Start by making your pie crust. Spray a 9" pie pan with cooking spray and set aside. In a small bowl, combine the flour, sugar, and salt. Cut the butter and coconut oil in small pieces - about 1 tablespoon in size - and add to the dry ingredients. Using your hands or a pastry cutter, press the butter and coconut oil into the flour until the fats are evenly distributed and the dough resembles small pea-size pieces.
Dribble 1 tablespoon of ice water over the flour mixer and kneed together with your hands. Add water as necessary. You want a fairly dry dough (this creates the flakiness) but that has enough moisture to roll out and shape.
When you have the right consistency, wrap the dough in plastic wrap and refrigerate for at least 30 minutes. When the dough is firm, divide into half and roll out each half onto a piece of floured parchment paper until your dough is about 1/8" thick and you have two circles about 12" across. Place the top crust in the refrigerator to chill.
Placing your hand underneath the parchment paper, gently flip one of the pie crusts into the pie pan. Peel off the parchment paper and press the crust evenly into the pie pan, trimming any edges that hang over. Place in the refrigerator and let chill while making the filling.
Preheat the oven to 400F.
Slice your strawberries and rhubarb. Place them in a large bowl and toss them with sugar, cornstarch, lemon juice, salt, and vanilla.

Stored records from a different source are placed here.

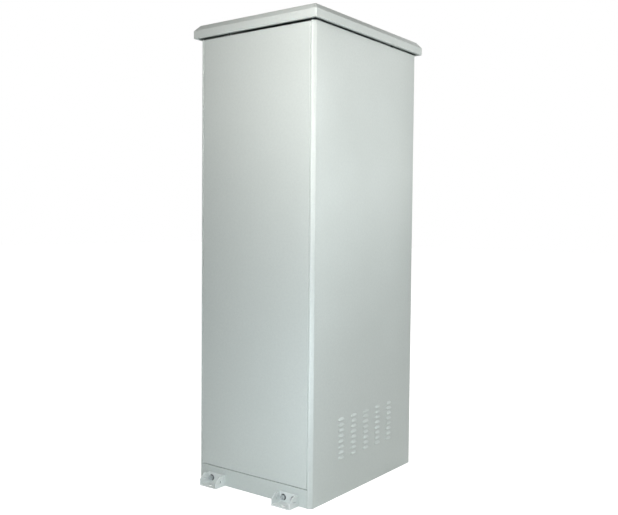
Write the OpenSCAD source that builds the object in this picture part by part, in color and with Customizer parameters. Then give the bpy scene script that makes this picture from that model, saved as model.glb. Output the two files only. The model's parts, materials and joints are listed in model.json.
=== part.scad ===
// Free-standing outdoor cabinet: folded sheet body on a plinth, overhanging roof hood,
// hinged front door with a rod lock, fixed rear panel, side louvres and rack rails.
// The body stands on z = 0, centred on x = 0 and y = 0. The door faces +Y.

/* [Body] */
// Width of the body over its side walls
body_w = 600; // [520:1:900]
// Depth of the body from the rear panel's face to the door's face
body_d = 780; // [600:1:1000]
// Height of the body without its roof hood
body_h = 1873; // [1400:1:2200]
// Thickness of the body's folded sheet
sheet_t = 2; // [1.5:0.1:3]
// Height of the plinth rails below the door and the rear panel
plinth_h = 73; // [60:1:120]
// Leg of the chamfer on the upright corners
corner_leg = 13; // [6:1:16]
// Width of the flat strip between the chamfer and the door or panel
corner_strip = 7; // [5:1:20]
// Depth of the jamb that the door and the rear panel sit in
jamb_depth = 24; // [22:1:32]
// Width of the flange that the gaskets press on
landing_w = 28; // [26:1:34]
// Height of the flange that the gaskets press on, above the plinth
sill_h = 22; // [20:1:30]

/* [Door and rear panel] */
// Depth of the folded tray of the door and of the rear panel
tray_depth = 20; // [16:1:21]
// Width of the lip folded in around each tray
tray_lip = 30; // [29:1:36]
// Gap around the rear panel and on three sides of the door
edge_gap = 1.5; // [1:0.1:3]
// Gap on the door's hinge side
hinge_gap = 4; // [4:0.1:6]
// Width of the rubber gasket
gasket_w = 12; // [8:1:12]

/* [Roof hood] */
// Overhang of the roof hood past the body on every side
hood_overhang = 20; // [15:1:40]
// Air gap between the top of the body and the hood's underside
hood_gap = 4.5; // [4:0.1:20]
// Height of the hood's upright edge
hood_edge_h = 32.7; // [25:0.1:50]
// Width of the hood's sloping bevel, seen from above
hood_bevel_w = 20.6; // [10:0.1:40]
// Height of the hood's sloping bevel
hood_bevel_h = 23.7; // [10:0.1:40]
// Width of the flange folded in under the hood
hood_flange = 12; // [8:1:16]

/* [Louvres] */
// Number of louvre columns on each side wall
louvre_cols = 5; // [1:1:5]
// Number of louvres in each column
louvre_rows = 8; // [1:1:8]
// Length of one louvre
louvre_l = 45; // [30:1:60]
// Height of one louvre
louvre_h = 11; // [8:0.5:14]
// How far a louvre is pressed out of the wall
louvre_out = 5; // [4:0.5:7]
// Distance between the centres of two columns
louvre_pitch_y = 93; // [70:1:100]
// Distance between the centres of two louvres in a column
louvre_pitch_z = 22.5; // [18:0.5:24]
// Height of the lowest louvre's centre above the floor
louvre_z = 158.5; // [155:0.5:200]

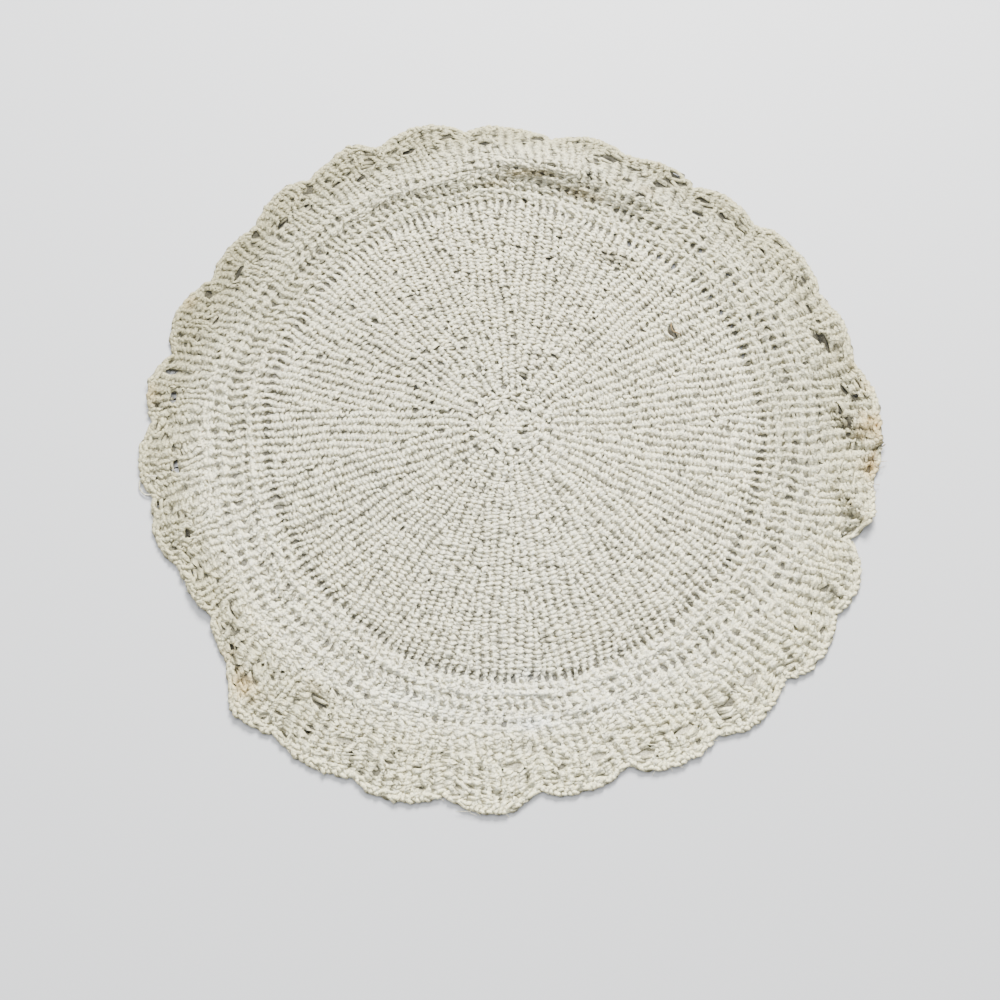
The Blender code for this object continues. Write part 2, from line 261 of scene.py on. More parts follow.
def knitted_by(crowding, whole):
    """How much is knitted by each of crowd_deg, where it adds up to whole."""
    crowd = np.interp(crowd_deg, *zip(*crowding))
    knit = np.concatenate([[0.0], np.cumsum(0.5 * (crowd[1:] + crowd[:-1]))])
    return knit * (whole / knit[-1])


knit_deg = knitted_by(CROWDING, 360.0)


def stretch(turn):
    """Degrees as the cloth lies now, from degrees as it was knitted."""
    return np.interp(np.mod(turn, 360.0), knit_deg, crowd_deg) + 360.0 * np.floor(turn / 360.0)


def held(value):
    """The value, held between 0 and 1."""
    return np.clip(value, 0.0, 1.0)


def round_mat(angle, table):
    """The values of a table of degrees and values, round the mat."""
    return np.interp(np.mod(angle, 360.0), *zip(*table))


def polar(x, y):
    """How far out each point lies, and at how many degrees."""
    return np.hypot(x, y), np.degrees(np.arctan2(y, x))


def off(angle, angle_deg):
    """Degrees that each angle lies past angle_deg, from -180 to 180."""
    return np.mod(angle - angle_deg + 180.0, 360.0) - 180.0


def spread_place(angle, ring):
    """Radius and lift in mm, place in the leaf and depth in the border for places on the cloth."""
    wrapped = np.mod(angle - edge_deg[0], 360.0) + edge_deg[0]
    turned = np.mod(angle, 360.0)
    slit = np.interp(turned, [p.angle_deg for p in PULLS], [p.slit_mm for p in PULLS])
    heel = np.interp(turned, [p.angle_deg for p in PULLS], [p.heel_mm for p in PULLS])
    inner = held((ring - CALM) / (LADDER - CALM)) ** 1.5
    out = np.maximum(0.0, (ring - HEEL) / (EDGE - HEEL))
    radius = np.minimum(ring, LADDER) + inner * (slit - LADDER)
    radius = radius + held((ring - LADDER) / (HEEL - LADDER)) * (heel - slit)
    radius = radius + out * (np.interp(wrapped, edge_deg, edge_mm) - heel)
    lift = np.interp(wrapped, edge_deg, edge_lift) * out * out
    leaf = np.interp(wrapped, edge_deg, edge_leaf)
    return radius, lift, np.mod(leaf, 1.0), np.minimum(out, 1.0)


def wander(x, y, seed):
    """A slow uneven drift, the same for neighbouring yarns."""
    total = 0.0
    waves = ((31.0, 0.4), (19.0, 2.1), (11.0, 4.0), (6.5, 5.3), (4.2, 1.1))     # length, direction
    for wave, (length, turn) in enumerate(waves):
        way = turn + seed * 1.7
        total = total + (length / waves[0][0]) ** 0.6 * np.sin(
            TURN * (x * cos(way) + y * sin(way)) / length + seed * 2.3 + wave
        )
    return total / 2.0


# Yarn parts round a hole and so widens it. It starts smaller than it ends, by these shares.
SHORTER, NARROWER = 0.9, 0.72
eyelets = [
    [o.angle_deg, o.radius_mm, SHORTER * o.along_mm, NARROWER * o.across_mm, o.slope]
    for o in OPENINGS
]
rng = np.random.default_rng(27)
for leaf in range(len(SCALLOPS)):
    for share, depth, half in LEAF_EYELETS:
        angle = float(np.interp(leaf + share, edge_leaf, edge_deg))
        ring = HEEL + depth * (EDGE - HEEL)
        size = half * rng.uniform(0.5, 1.2)
        angle += rng.normal(0.0, 0.3)
        level = abs(sin(radians(angle)))
        out = float(spread_place(np.array(angle), ring)[0])
        along, across = size * (0.8 + level), size * (1.5 - 0.8 * level)
        eyelets.append([angle, out, along, across, rng.normal(-0.3, 0.3)])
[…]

When they are thoroughly coated, transfer to bottom crust, mounding the top. Dot with butter. Top with the remaining crust, pressing down the sides to seal the top and bottom.Brush with non-dairy milk and make slits in the top for ventilation. Note: You can also create a lattice by cutting the top crust into 1-inch strips and weaving over the top.
Bake for 25 minutes. Reduce the oven to 350F and bake an additional 25 minutes until the crust is golden brown and filling is bubbling up.
Remove from the oven and let cool completely at room temperature before serving. Serve with coconut whipped cream or non-dairy ice cream.